Headline Text: Through FOIA lawsuit, NYLAG Obtains Documents from U.S. Department of Education Showing Racial and Economic Disparities of Student Loan Judgments and Tremendous Missing Data

About NYLAG v. SSA

More Information

Name: NYLAG v. U.S. Department of Education
Dkt. #: 23 Civ. 1427
Court: S.D.N.Y.
Judge: Hon. Andrew Carter 
Status:  Settled
Claims: Violation of the Freedom of Information Act
Contact: If you have a federal student loan judgment entered against you and would like assistance, call NYLAG’s Student Borrower Advocacy Project at 212-946-0346 or email us at contactsbap@nylag.org.

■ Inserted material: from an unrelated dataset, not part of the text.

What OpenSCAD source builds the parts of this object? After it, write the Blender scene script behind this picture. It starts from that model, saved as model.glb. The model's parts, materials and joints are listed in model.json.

Most federal student loan borrowers who miss payments and enter “default” status still have a variety of options to get their federal loans out of default and back into good status, including by enrolling in an affordable repayment plan. But a very small minority of federal student loan borrowers are referred for litigation by the United States Department of Education (USED), and then sued by the Department of Justice (DOJ), or by private collections agencies hired by the government. Once a judgment is entered against them, these borrowers lose access to most forms of student loan relief.

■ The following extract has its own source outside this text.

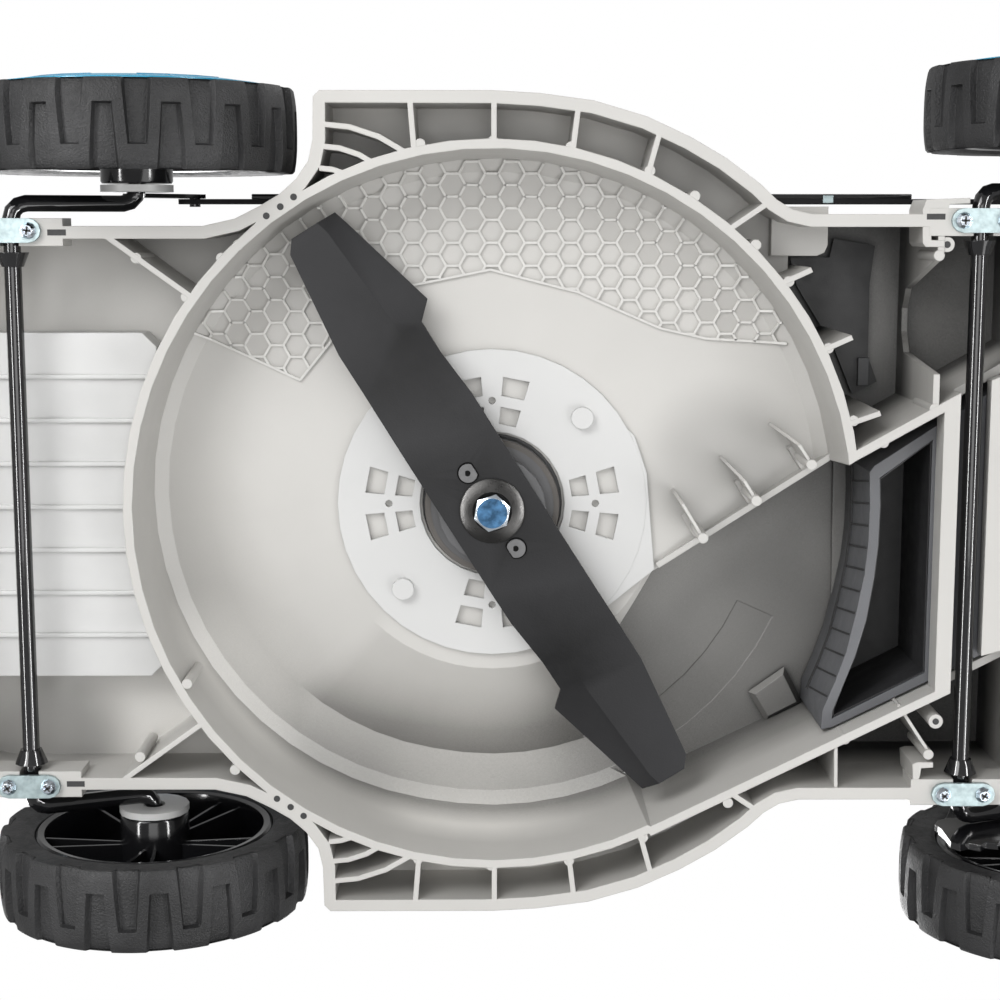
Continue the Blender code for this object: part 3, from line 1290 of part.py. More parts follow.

USED had not made public how it decides which borrowers to refer to DOJ for litigation. On May 19, 2022, NYLAG submitted a Freedom of Information Act Request to obtain records relating to this issue. When USED failed to respond by the deadline, NYLAG sued.

In response to NYLAG’s lawsuit, USED produced thousands of pages of documents relating to borrowers with judgments. Links to important documents are below. Key findings by NYLAG are:

  • Extreme Concentration of Student Loan Judgments in Majority-Black Neighborhoods: NYLAG released the dataset obtained via the FOIA. According to the Department of Education, this dataset “reflects the number of borrowers in each zip code who currently have a judgment against them for defaulted student loans.” The data shows extreme racial and economic disparities. Specifically, student loan judgments are highly concentrated in majority-Black neighborhoods. For more information, read NYLAG’s release of the data here.
  • Identical Borrowers Are Treated Differently Based on Where They Live: The Department of Education maintains a two-tiered policy that treats borrowers differently based on where they live. For most borrowers, the minimum principal balance of their loan must be at least $25,000 in order for the account to be referred to litigation. But borrowers who live in some areas can be sued even if their balance is just $600! These are the areas where the Department contracts with private law firms for collections, and include parts of California, Florida, Illinois, Michigan, New Jersey, New York, Pennsylvania, South Carolina, and Texas. In New York City, for example, a borrower could be sued on a loan as low as $600 if they lived in Brooklyn, Queens, or Staten Island, but not if they lived in Manhattan or the Bronx.
  • The Department of Education Likely does not Have Adequate Data on Borrowers with Judgments: The Department of Education gave to NYLAG a chart that it claimed shows “the number of borrowers in each zip code who currently have a judgment against them for defaulted student loans.” But this chart contains only 2,843 borrowers, and only 14 of them are in New York State. These numbers are implausibly low, suggesting that the Department may lack reliable data on borrowers with judgments.